I have worked it out for the ellipsoid with light rays coming in through a window (a long time ago after seeing a reference). They get trapped and never reflect back out. The path converges onto a stright line going the long way from one end of the ellipsoid to the other.

 

[sophiecentaur]

For a point source at finite distance emitting light parallel to the axis of the paraboloid, it is clear that the twice-reflected returning ray will miss. It will be offset on the other side of the paraboloid.

For a source at infinity, such a ray will hit -- in the sense that the twice-reflected ray will go back parallel to the incident ray and that in an extended geometry that allows sources at infinity we may regard the source as being characterized purely by its direction and not by its offset from an axis pointing in that direction. In this sense, a paraboloid is analogous to an ellipse with one focus at infinity. All light rays coming from that focus will be reflected back to that focus.

I have worked it out for the ellipsoid with light rays coming in through a window (a long time ago after seeing a reference). They get trapped and never reflect back out. The path converges onto a stright line going the long way from one end of the ellipsoid to the other.

But what about light arriving off the direction of the principal axis? That has been my point. In the case of two plane mirrors at right angles, (consider the 2D example cos it's easier), angles of incidence and reflection will produce a 180 diversion in the path of a ray at any angle but, when reflected in a parabolic surface, the normals at the points of reflection are not the same so the outgoing ray cannot be parallel with the incoming.
Your point about rays becoming offset is only relevant if the 'beam' is not wide enough to cover the whole mirror when it arrives. The beam will be inverted, as will an image (when it's a real one), seen in the mirror.

Do you really mean that? You are implying that it would be a 'black hole' (not a relativistic one). In practice, of course, a small window and a poorly reflecting interior is a very good 'black hole device' and it can be used as a good standard 'black level' for TV and other imaging work (they normally just use a rectangular box with matt black paint). How can there not be a way out if the reflections are 'perfect'? It must surely depend upon the actual angle of incidence and the position (and size!) of the window. I suspect that your calculation method was a ray tracing algorithm and that the errors for multiple reflections may have added together to give the result you got. I doubt that you would get that result from an analytical method.

 

[jbriggs444]

But what about light arriving off the direction of the principal axis? That has been my point. In the case of two plane mirrors at right angles, (consider the 2D example cos it's easier), angles of incidence and reflection will produce a 180 diversion in the path of a ray at any angle but, when reflected in a parabolic surface, the normals at the points of reflection are not the same so the outgoing ray cannot be parallel with the incoming.

Agreed, totally.

Do you really mean that?

A perfectly reflecting ellipsoid (of which, as you point out, there are none) would indeed be a "black hole". Yes, that is what I am saying.

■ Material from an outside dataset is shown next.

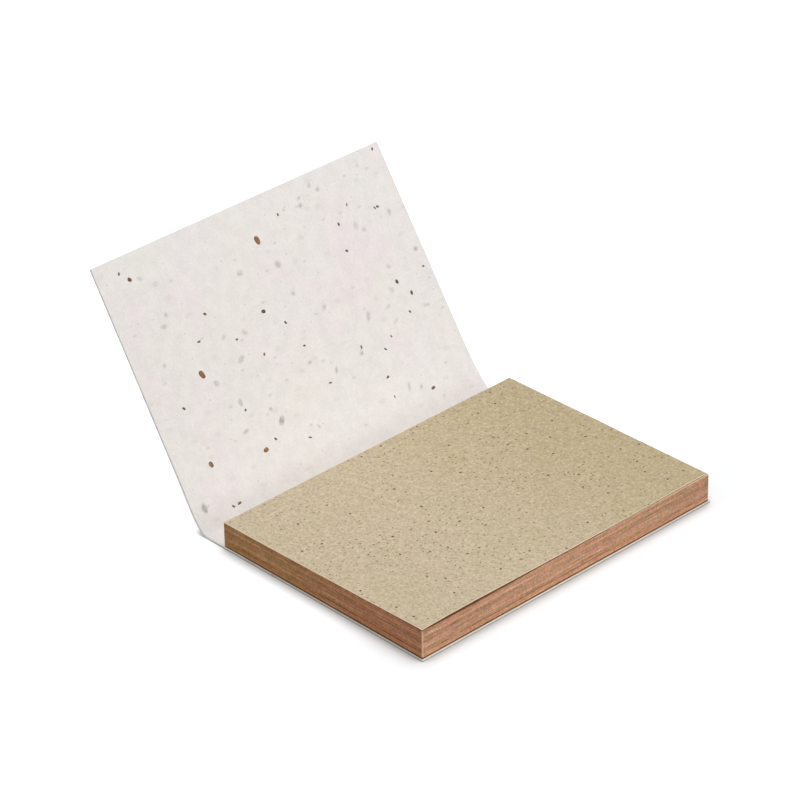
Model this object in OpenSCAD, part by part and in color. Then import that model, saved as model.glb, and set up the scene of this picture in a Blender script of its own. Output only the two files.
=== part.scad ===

Trace a light ray. For simplicity, choose one that hits a focus at one end. It reflects and goes through the focus near the other end each time the path gets closer and closer to a straight line going the long way through the ellipsoid. Trace it back the other way. Each time it reflects, it will be going farther and farther away from the straight line. Eventually it will be going at a wide angle from the straight line and will start converging back to the straight line the long way through the ellipsoid.

Barring a happy coincidence shortly after having entered the ellipsoid, a ray cannot come back out, having first come in.

No need for a computer simulation. This is easy back of the envelope work.

 

[sophiecentaur]

Perhaps you could post this back of an envelope for me. The calculation would have to include the formal ellipse shape. I can't imagine a simple way through this.

 

[Drakkith]

I see where you're coming from here but a paraboloid shape will never allow you to be in that position. The sides are constantly diverging (just less and less). The shape that will let this happen is an Ellipsoid and rays will go through one focus - hit the walls and then arrive at the other focus (at the other end). But it is a closed shape and you can't send rays into it. I have never worked it out but I imaging that rays command through a window in the side may pass through both foci (severals times) before some of the energy emerges back out of the window.

It took me a few re-reads to understand this, but you're basically saying that a parabola has no "opposite parabola wall", right?

 

[jbriggs444]

Perhaps you could post this back of an envelope for me. The calculation would have to include the formal ellipse shape. I can't imagine a simple way through this.

The envelope is in tatters. Its supposed result is wrong. Thank you for revealing my mistake.

I had managed to convince myself that since an infinitesimally thin ray that passes through one focus of an ellipsoid will converge on a back and forth path running the long way through the ellipsoid (true) that any nearby and nearly parallel ray will have a path that similarly converges (plausible sounding) and that this means that a parallel ray will have a path that passes ever closer and closer to the foci as it converges to that center line path (provably false).

 

[sophiecentaur]

Drakkith: Both what you wrote initially and my thought processes are ancient history (to my aging brain at least) so I can't remember. (Sad old sod) My thought was, of course totally correct, incisive and brilliant haha.
That diagram on Post 30 says it all, really - except for the case of rays arriving very near the principle axis. These will reflect (only once) off the surface and will miss the wall of any finite sized parabola so they'll be lost out in another direction. I must say, I never considered this before and I am glad you guys pushed my mind in this direction; cheers.

jbriggs: My intuition told me it couldn't have been right - but you can't always trust intuition. I just remember that a ray through one focus will pass through the other one. So, up to a point, that will apply to an object or real image in the vicinity of one focus: it will appear at the other focus. I guess that's the theory behind the ' pink holographic pig' illusion.

I will have to reflect on this, some more.